The widespread selloff that might trigger could have one benefit, Briggs and others say. Panic-selling might force Washington to quickly agree to raise the debt limit. Think back to September 2008 for some historical perspective. After the House of Representatives voted down the bailout bill to create the Troubled Asset Relief Program on Sept. 29, the Dow Jones industrial average nosedived 777 points. Congress made an about face and four days later passed the TARP bill. President George W. Bush quickly signed it into law.

“We’re setting up for a TARP-like moment,” said Neil Dutta, U.S. economist at Bank of America-Merrill Lynch. “The politicians don’t come to a resolution, but the market forces a resolution.”

Traders are still banking on a deal to increase the borrowing limit before the Aug. 2 deadline. That’s one reason stocks and bond yields have remained relatively stable thus far, even after Moody’s and Standard & Poor’s warned they may soon take away the country’s top credit rating.

“What would shock is if Washington failed to beat the deadline,” said Tony Crescenzi, market strategist at Pimco.

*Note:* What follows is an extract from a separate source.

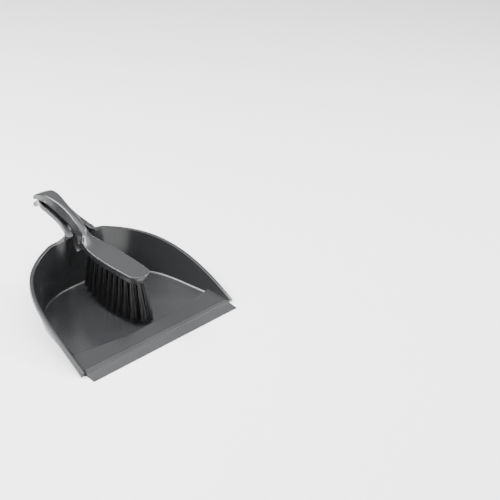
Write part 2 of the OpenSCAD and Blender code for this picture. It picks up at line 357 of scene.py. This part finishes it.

Crescenzi and other investors believe the negotiations could drag on until the last minute.

Markets would likely greet a deal with a “relief rally,” analysts say. The effect would be the reverse of a default: Stocks, corporate bonds and the dollar all jump.

“The market will react well to it,” said David Kelly, chief market strategist at J.P. Morgan Funds. Kelly said a deal would lift the uncertainty hanging over investors, especially those too worried to buy stocks now. After President Bush signed the TARP into law in 2008, for instance, the Dow made large jumps, adding as many as 946 points in a week.

When Washington finally agrees to raise the debt ceiling, Treasurys could drop because investors would be more willing to take risks in other investments, Kelly said. That’s how they normally trade: Good economic news pushes Treasury prices down and yields up.

The relief may not last long. If the agreement leads to deep spending cuts, Wall Street economists say it will likely drag down economic growth. Similarly, in late 2008, the wild gains evaporated as the financial crisis took hold. The S&P bottomed out in March 2009.

Federal spending makes up 8 percent of gross domestic product, a broad measure of the economy. Goldman Sachs economists estimate that a deal to cut $2 trillion in spending could take 0.8 percentage points off economic growth next year. The bank already predicts modest real GDP growth of 3.1 percent in 2012. Knock off a quarter of that and the economy won’t look much better than it does now.